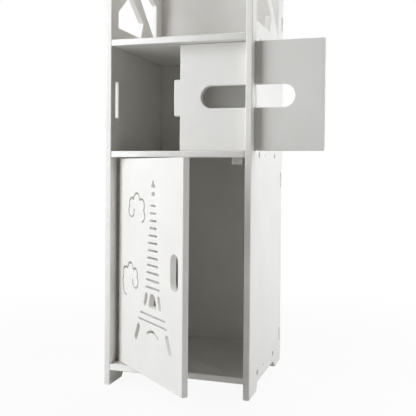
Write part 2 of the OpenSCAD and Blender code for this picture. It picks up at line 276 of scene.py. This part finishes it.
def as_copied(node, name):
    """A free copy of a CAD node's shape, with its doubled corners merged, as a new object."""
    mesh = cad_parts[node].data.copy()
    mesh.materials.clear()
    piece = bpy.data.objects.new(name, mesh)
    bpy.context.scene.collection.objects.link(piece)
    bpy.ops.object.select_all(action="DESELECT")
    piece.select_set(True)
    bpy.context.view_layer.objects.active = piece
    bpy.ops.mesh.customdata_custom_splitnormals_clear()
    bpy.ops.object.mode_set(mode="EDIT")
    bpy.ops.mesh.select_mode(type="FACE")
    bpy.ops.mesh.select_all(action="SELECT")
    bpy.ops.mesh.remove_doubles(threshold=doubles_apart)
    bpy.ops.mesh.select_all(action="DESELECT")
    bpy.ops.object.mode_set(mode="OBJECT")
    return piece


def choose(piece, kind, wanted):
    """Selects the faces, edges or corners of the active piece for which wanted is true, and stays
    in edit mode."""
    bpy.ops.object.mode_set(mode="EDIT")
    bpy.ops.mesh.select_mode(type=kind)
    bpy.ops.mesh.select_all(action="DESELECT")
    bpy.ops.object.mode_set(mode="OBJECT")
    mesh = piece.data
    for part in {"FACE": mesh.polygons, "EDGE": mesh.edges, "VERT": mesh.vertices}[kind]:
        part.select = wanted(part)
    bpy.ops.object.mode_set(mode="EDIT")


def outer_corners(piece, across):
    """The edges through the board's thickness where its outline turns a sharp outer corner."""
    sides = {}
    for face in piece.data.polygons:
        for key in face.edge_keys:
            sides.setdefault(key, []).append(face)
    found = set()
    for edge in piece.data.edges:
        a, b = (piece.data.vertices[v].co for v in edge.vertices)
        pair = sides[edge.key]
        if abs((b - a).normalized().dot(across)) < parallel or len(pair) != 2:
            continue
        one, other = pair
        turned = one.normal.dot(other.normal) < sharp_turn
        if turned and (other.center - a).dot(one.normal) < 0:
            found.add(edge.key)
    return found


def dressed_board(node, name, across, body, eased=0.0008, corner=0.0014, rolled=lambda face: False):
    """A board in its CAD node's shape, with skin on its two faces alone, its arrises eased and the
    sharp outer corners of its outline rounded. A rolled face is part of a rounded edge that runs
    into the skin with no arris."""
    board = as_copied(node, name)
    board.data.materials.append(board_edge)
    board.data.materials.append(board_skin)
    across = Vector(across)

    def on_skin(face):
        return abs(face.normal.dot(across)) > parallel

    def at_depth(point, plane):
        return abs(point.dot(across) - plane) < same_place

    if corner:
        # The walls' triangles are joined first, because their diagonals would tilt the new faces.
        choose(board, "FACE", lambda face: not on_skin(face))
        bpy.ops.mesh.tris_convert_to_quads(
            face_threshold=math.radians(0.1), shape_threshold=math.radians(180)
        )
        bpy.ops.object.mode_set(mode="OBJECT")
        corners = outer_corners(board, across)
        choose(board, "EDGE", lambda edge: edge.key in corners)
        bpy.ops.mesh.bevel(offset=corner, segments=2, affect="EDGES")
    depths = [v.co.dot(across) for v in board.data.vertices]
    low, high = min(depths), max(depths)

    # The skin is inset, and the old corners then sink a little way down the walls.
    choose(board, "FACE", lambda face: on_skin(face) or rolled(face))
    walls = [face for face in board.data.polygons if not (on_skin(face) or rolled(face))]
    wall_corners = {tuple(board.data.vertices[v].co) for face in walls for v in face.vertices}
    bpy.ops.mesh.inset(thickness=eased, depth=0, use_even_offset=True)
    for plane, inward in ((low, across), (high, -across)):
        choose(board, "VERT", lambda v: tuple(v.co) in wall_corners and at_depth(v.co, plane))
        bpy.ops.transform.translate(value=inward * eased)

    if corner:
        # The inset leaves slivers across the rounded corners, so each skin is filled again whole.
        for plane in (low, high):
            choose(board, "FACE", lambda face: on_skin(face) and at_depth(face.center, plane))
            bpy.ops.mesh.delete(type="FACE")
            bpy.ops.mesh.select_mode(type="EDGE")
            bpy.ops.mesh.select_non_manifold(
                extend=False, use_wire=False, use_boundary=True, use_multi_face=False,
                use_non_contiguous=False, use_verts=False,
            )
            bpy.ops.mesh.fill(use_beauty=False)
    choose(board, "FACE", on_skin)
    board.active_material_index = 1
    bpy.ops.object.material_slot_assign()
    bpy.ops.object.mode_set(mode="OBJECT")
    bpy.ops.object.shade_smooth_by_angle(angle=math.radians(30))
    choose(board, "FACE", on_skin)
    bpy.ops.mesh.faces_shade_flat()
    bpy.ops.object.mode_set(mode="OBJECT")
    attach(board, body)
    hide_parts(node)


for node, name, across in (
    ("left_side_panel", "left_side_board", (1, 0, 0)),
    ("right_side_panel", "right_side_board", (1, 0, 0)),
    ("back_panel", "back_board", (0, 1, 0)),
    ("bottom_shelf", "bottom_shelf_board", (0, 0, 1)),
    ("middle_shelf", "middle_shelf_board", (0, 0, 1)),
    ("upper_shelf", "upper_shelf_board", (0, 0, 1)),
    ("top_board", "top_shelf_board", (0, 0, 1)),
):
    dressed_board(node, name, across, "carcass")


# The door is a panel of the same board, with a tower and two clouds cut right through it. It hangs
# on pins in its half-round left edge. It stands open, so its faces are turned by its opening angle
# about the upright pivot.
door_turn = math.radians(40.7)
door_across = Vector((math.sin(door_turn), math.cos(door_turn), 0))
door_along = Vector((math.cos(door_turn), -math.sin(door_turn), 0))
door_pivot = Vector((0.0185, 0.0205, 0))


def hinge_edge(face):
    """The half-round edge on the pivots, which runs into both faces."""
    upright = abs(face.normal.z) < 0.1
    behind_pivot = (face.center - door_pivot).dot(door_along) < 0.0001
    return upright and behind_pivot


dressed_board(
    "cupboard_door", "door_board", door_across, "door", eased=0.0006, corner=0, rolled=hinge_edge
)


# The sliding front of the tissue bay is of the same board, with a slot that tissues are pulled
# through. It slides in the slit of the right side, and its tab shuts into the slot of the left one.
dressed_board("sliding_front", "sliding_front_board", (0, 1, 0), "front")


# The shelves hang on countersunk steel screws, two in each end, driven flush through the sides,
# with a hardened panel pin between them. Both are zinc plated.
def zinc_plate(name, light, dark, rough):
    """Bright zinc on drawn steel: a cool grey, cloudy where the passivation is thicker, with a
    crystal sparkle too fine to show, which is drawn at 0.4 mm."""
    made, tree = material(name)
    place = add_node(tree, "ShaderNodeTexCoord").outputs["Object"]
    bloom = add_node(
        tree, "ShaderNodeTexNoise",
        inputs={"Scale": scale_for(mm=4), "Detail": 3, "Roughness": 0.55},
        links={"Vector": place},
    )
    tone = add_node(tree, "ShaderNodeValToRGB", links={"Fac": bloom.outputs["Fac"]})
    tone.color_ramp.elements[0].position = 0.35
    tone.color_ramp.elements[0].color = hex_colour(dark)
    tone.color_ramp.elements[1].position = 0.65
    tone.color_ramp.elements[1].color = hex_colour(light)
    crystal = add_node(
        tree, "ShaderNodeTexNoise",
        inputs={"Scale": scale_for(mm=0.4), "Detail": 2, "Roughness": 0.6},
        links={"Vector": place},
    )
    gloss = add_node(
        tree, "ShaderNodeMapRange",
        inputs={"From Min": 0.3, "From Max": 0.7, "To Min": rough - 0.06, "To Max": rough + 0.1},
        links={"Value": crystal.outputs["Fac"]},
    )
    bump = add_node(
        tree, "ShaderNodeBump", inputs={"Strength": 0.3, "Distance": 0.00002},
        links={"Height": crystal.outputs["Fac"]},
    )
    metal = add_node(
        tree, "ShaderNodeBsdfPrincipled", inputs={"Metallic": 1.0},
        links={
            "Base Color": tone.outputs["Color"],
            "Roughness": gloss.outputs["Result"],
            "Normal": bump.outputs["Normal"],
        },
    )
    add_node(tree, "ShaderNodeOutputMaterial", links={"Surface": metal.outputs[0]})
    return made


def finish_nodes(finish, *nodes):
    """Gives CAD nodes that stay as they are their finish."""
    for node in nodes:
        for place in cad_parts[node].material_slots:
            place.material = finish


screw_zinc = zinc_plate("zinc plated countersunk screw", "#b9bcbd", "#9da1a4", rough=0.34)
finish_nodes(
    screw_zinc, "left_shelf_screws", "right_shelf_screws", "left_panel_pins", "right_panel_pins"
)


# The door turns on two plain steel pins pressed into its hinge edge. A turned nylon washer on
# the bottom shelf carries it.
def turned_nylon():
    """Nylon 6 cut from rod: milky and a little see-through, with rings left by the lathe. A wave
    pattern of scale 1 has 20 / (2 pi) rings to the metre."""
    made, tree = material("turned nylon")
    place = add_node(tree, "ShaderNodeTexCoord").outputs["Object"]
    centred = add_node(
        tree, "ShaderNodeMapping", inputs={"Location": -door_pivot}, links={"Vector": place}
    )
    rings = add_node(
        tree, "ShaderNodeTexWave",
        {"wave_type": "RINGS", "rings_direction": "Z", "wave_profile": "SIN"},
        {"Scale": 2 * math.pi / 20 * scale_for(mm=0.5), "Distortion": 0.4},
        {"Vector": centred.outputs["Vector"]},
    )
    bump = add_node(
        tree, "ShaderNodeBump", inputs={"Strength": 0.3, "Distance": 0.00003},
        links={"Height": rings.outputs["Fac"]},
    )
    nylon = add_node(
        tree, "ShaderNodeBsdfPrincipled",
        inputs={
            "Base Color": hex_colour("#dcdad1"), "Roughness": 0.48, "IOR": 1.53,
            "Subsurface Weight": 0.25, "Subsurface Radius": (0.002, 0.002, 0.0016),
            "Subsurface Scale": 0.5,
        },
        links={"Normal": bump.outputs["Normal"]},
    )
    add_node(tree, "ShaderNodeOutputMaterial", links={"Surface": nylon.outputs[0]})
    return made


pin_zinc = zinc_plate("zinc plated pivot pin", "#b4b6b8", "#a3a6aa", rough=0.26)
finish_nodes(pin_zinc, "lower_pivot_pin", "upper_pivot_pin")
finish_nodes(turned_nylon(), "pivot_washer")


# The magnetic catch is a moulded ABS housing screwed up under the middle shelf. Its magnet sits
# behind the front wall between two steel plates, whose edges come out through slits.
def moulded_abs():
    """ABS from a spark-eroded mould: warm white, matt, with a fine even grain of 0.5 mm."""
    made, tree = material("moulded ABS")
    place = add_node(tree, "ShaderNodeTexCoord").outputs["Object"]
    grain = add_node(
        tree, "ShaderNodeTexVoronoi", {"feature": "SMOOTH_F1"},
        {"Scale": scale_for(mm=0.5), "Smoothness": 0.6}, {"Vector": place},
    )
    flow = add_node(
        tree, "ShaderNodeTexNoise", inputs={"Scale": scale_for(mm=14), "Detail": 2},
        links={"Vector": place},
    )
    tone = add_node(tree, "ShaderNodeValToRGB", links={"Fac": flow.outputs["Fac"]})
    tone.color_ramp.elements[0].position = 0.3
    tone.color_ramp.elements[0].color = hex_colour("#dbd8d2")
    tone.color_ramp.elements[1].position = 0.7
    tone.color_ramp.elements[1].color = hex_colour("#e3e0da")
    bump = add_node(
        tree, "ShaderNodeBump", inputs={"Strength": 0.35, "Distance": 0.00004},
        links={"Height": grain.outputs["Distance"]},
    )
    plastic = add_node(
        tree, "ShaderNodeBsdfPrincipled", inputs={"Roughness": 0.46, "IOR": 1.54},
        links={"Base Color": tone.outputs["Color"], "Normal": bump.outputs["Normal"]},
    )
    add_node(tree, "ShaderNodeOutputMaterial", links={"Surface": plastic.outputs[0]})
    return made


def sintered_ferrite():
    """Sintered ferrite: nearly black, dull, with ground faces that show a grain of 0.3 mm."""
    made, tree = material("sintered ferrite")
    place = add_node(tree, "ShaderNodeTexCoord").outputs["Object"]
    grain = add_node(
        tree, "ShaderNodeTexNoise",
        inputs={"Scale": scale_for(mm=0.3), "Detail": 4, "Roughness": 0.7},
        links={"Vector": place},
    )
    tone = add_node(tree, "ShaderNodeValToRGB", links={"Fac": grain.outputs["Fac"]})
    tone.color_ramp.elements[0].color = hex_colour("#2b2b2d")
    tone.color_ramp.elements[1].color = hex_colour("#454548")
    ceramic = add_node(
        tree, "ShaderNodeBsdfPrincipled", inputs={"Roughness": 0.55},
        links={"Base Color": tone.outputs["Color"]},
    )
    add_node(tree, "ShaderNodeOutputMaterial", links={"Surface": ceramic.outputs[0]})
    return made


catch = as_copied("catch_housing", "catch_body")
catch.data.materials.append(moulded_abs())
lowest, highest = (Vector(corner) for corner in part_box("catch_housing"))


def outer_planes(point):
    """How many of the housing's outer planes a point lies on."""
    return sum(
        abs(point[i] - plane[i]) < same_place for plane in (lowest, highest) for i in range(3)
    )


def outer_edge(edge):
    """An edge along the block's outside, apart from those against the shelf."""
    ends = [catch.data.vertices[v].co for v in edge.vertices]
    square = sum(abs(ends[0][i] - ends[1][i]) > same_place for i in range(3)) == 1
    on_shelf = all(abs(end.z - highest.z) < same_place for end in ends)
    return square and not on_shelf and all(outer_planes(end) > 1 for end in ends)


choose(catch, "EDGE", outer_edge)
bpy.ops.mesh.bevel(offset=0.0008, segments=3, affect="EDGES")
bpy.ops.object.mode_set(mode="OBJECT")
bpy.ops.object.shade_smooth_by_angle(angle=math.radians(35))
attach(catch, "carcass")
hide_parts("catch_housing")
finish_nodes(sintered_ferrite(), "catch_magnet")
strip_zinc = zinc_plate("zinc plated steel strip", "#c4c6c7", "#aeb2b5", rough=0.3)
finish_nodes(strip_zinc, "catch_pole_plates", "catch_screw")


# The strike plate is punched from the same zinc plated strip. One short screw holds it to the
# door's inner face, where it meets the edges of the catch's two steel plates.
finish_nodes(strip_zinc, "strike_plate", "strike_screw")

- [Task objective]:
Give back exactly the material above from its opening line to the line bearing "free copy of".

- [Task answer]:
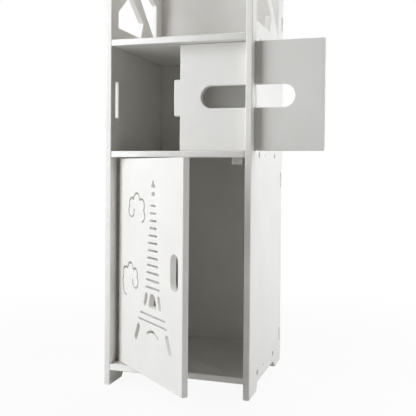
Write part 2 of the OpenSCAD and Blender code for this picture. It picks up at line 276 of scene.py. This part finishes it.
def as_copied(node, name):
    """A free copy of a CAD node's shape, with its doubled corners merged, as a new object."""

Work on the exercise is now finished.